Korzystając z okazji tańszych biletów w Multikinie w związku z Nocą Muzeów, postanowiłem wybrać się na pierwszy lepszy film z racji faktu, że dawno w kinie po prostu nie byłem. Szukałem czegoś lekkiego, czegoś, przy czym mógłbym się pośmiać. Trafiło, na moje nieszczęście, na film pod tytułem „Przelotni Kochankowie”.
Tytułem wstępu: ten film to gniot, jakich mało. Jeżeli ktokolwiek z naszych Czytelników ma chęć przeczytać, jak niżej podpisany męczył się w kinie prawie półtorej godziny – zapraszam serdecznie do lektury, mam nadzieję, że nie męczącej ;)
Akcja filmu rozgrywa się na pokładzie samolotu kierującego się do Meksyku. Niestety, ze względu na fakt, iż podczas startu jeden z pracowników obsługi (Antonio Banderas) jest bardziej zainteresowany swoją żoną niźli pracą po starcie, samolot ma problemy z podwoziem. Nie opuszcza w ogóle przestrzeni hiszpańskiej i lata wkoło, szukając odpowiedniego lotniska, na którym mógłby awaryjnie wylądować. Pasażerowie oraz stewardessy klasy ekonomicznej udało się uśpić, natomiast w klasie biznes wszyscy dość szybko orientują się, że są w sytuacji awaryjnej i właśnie ten lot może być ostatnim w ich życiu. Prowadzi to do pijaństwa, narkotyków oraz seksu, zarówno wśród pasażerów, jak i stewardów (którzy nota bene są gejami).

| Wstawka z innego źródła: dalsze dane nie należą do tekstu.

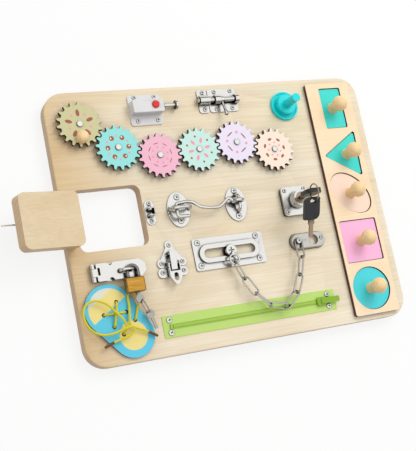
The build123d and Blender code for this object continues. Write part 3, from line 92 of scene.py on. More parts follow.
# %% [markdown]
# ## Camera
# The photograph looks down on the board from its lower left with a long lens. The place, the directions
# and the lens were worked out from the board's straight edges, so they are set as numbers. A camera's
# matrix holds its right, up and backward directions as columns.

# %% Place the camera
CAMERA_PLACE = Vector((-0.48838, -0.19191, 0.97258))
CAMERA_RIGHT = Vector((0.9000, -0.1964, 0.3891))
CAMERA_BACK = Vector((-0.4215, -0.1651, 0.8917))
LENS_MM = 76.79

camera_data = bpy.data.cameras.new("camera")
camera_data.lens = LENS_MM
camera = bpy.data.objects.new("camera", camera_data)
bpy.context.scene.collection.objects.link(camera)
back = CAMERA_BACK.normalized()
up = back.cross(CAMERA_RIGHT).normalized()
right = up.cross(back).normalized()
camera.matrix_world = Matrix.Translation(CAMERA_PLACE) @ Matrix((right, up, back)).transposed().to_4x4()
bpy.context.scene.camera = camera
print("camera at", [round(x, 3) for x in CAMERA_PLACE])

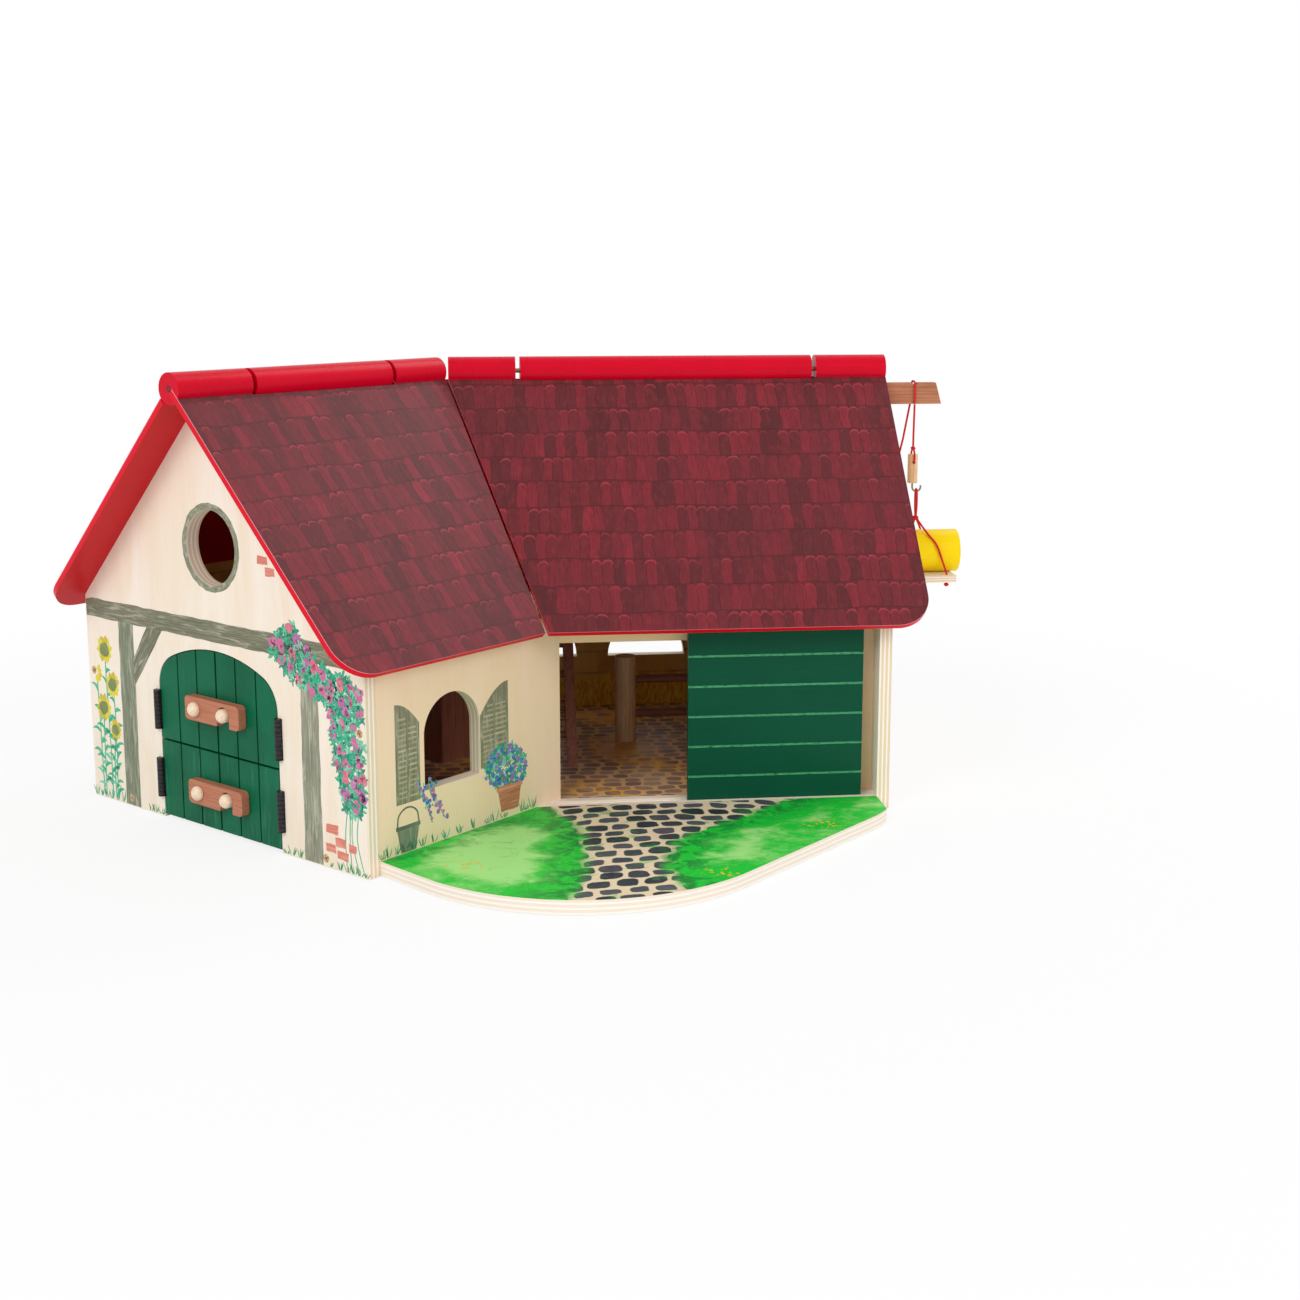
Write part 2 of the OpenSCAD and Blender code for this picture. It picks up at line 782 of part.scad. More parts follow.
module pins_of(rolls) {
    short = pin_grip - 0.5;
    translate([0, ridge_y, ridge_z]) {
        bar_x(rolls[0][1] - short, rolls[1][0] + pin_grip, ridge_pin_d / 2);
        bar_x(rolls[1][1] - pin_grip, rolls[2][0] + short, ridge_pin_d / 2);
    }
}
module ridge_pins() {
    color(steel) {
        left_wing() pins_of(left_rolls);
        pins_of(right_rolls);
    }
}

// Loft over the corner and the back half of the right wing
stall_x = 32;
stall_y = 116;
board_t = 6;
inside = wing_w - wall_t;
module loft_floor() {
    color(ply) translate([0, 0, loft_z]) linear_extrude(loft_t)
        polygon([turned(stall_x, stall_y), turned(stall_x, inside), [-inside * mitre, inside],
            [end_x, inside], [end_x, loft_edge], [loft_edge - stall_y / cos(wing_turn), loft_edge]]);
}

// Two boards that close off a stall in the corner between the wings
module partition_cross() {
    color(latch_brown) left_wing()
        translate([stall_x, stall_y, floor_z]) cube([board_t, inside - stall_y, loft_z - floor_z]);
}
long_l = 86;
module partition_long() {
    color(latch_brown) left_wing()
        translate([stall_x + board_t, stall_y, floor_z]) cube([long_l, board_t, loft_z - floor_z]);
}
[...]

Gatunek: komedia. To właśnie ten wpis widniejący przy opisach filmu jest najśmieszniejszym elementem tej produkcji. Akcja toczy się ślamazarnie, nudno, po pierwszych 15-20 minutach widz ma chęć opuścić salę. Myśląc, że jeszcze będę miał okazję się pośmiać, zostałem w kinie. Teraz zadaję sobie pytanie dlaczego nie posłuchałem głosu rozsądku i nie wyszedłem właśnie w początkowej fazie filmu? Żeby zachować choć trochę obiektywizmu, muszę przyznać, że w filmie występuje jedna, jedyna scena, kiedy widz może… hmm… chciałem napisać zaśmiać się, ale to za duże słowo. Pozostańmy może przy „parsknąć pod nosem”. Cała reszta to dno i metr mułu. Czy reżyser chciał ratować film lekkimi scenami erotycznymi? Kiedy jedna z bohaterek postawia stracić dziewictwo z przypadkowym pasażerem z klasy ekonomicznej, poczułem wstręt i obrzydzenie. Było to po prostu słabe. Być może nie odnalazłem ukrytej głębi w tej produkcji. W recenzjach internetowych możemy doszukać się określenia, iż film świetnie pokazuje kryzys gospodarczy w Hiszpanii. Przykro mi, najwidoczniej mam złe podejście, lub jestem niedoinformowany na temat tego, co dzieje się w Hiszpanii.
Jako widz udający się na lekką komedię, oczekiwałem dobrych dialogów z humorem i dobrze wyreżyserowaną grą aktorską. Niestety przeliczyłem się.
Radzę omijać „Przelotnych kochanków”, jeżeli idziecie z dziewczyną na pierwszą randkę do kina. Po tym filmie Wasza luba może poczuć nagłą niechęć spotykania się z Wami.